I nod, lips pursed; the guy knows he hasn't got a sale. I'm having a hi-fi crisis, but I don't think it's a crisis that can be solved in the traditional way, by going into a shop and buying a hi-fi system. I can't solve this in the way recommended by hi-fi magazines, known as 'upgrading'. Have you any idea what happens when you get into upgrading? You buy a better amplifier, and a more refined CD player, and so on, until one day you go into a store and ask for a pair of 'sub-woofers'.

And what has happened to you then? What kind of person have you become when your interest in music has fragmented so much that you want your bass to be separated into parts, so you can sit on your sofa and contemplate these parts, these little vibrations, as they come at you separately, rather than together, as music?

The shop next door is bigger; more caverns lined with stacked black boxes, most of which are a single black box trying to look like

four separate ones, machinery pretending

to be more complex than it actually is.

'Need any help, sir?'

'Yes. I'm wondering . . . what does RMS stand for?'

'Real music sound.'

'I thought it was root something.'

'No.' He's looking at me with an evil expression.

'It's not root mean square?'

'No. It's real music sound.'

'So this is, the sound you get is . . . real?'

'Exactly.'

I thank him and drift out of the store. I remember my first hi-fi crisis, in 1975, when I was at boarding school. At school, one's hi-fi system, being a visible index of one's wealth, was vital: I persuaded my parents to buy me a Sony turntable, a Sansui amplifier, and Goodmans speakers. This was a conservative, acceptable choice. But was it the right one? I set it up in my bedroom, and tried to imagine that my bedroom was my study at school, so that I could imagine what my hi-fi system would look like at the crucial moment, when it was first inspected by my peers: the silverish deck, the matt-black amplifier covered with knobs.

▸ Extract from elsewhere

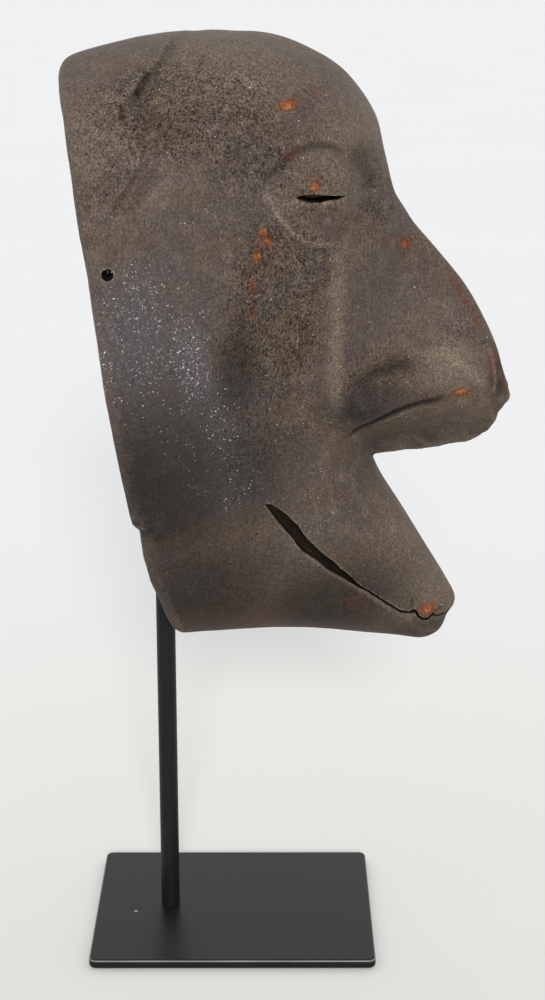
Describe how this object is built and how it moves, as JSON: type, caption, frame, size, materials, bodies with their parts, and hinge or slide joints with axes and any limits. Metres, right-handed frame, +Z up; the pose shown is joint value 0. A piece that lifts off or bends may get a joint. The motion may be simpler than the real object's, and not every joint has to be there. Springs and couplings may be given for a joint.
{
  "type": "hemba mask on a display stand",
  "caption": "Carved wooden face mask with a long nose and jutting lips, hollow at the back, held upright by a steel rod on a flat base plate.",
  "frame": {"origin": "middle of the base plate's underside", "axes": "+Z up, +X the way the mask faces, +Y to the mask's left; the XZ plane halves the part"},
  "size_m": [0.2221, 0.1799, 0.4724],
  "materials": {
    "wood": "dark worn patina, partly glossy",
    "black_paint": "satin black",
    "wire": "bare drawn steel"
  },
  "bodies": {
    "root": {"mask": "wood", "base_plate": "black_paint", "stand_rod": "black_paint", "hanging_wire": "wire"}
  },
  "joints": []
}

The important thing was the number of knobs on the amplifier; I chose the Sansui because it covered several functions with a separate knob for each function, rather than a single, roving knob. I had a strong sense of the need for switches, of the way a switch-covered panel suggested technical know-how, expertise, hard-won knowledge on the part of the owner. I used to imagine what I might do if I designed amplifiers for Sansui, or Sony, or Pioneer. I'd add on more knobs, as many as possible, perhaps even try to work in some kind of gear lever. Flashing lights, an option that wasn't brought in for years, would have been the answer to my dreams.

Years later, in the early Eighties, I had my second hi-fi crisis, on a train, when I met an old friend who told me he'd spent pounds 3,000 on a new system. I was impressed.

'I bet your amp looks like a flight-deck.'

'What?'

'I mean, I bet you have loads of . . . of knobs on your amplifier.'

'Well, no, actually. . . '

'So . . . how many do you have?'

'One.'

One? The guy had spent pounds 3,000, and he only had one knob? This was incredible. The point was this: at the top of the scale, in sub- woofer territory, it is more fashionable to have fewer knobs. If you know a lot about hi-fi, if you know so much that you want your bass separated into parts, then you realise that the knobs are a ruse, a con.

Another shop: 'What does RMS mean?'

'Real music stereo.'

And another shop. I'm looking at a system that gives you a choice of 'Arena', 'Jazz Club', 'Stadium', 'Church,', and 'Movie'. I think: how terrible, how foul this will look when it goes out of fashion. People will be hiding them away in their attics. No, I'm waiting until something new comes along.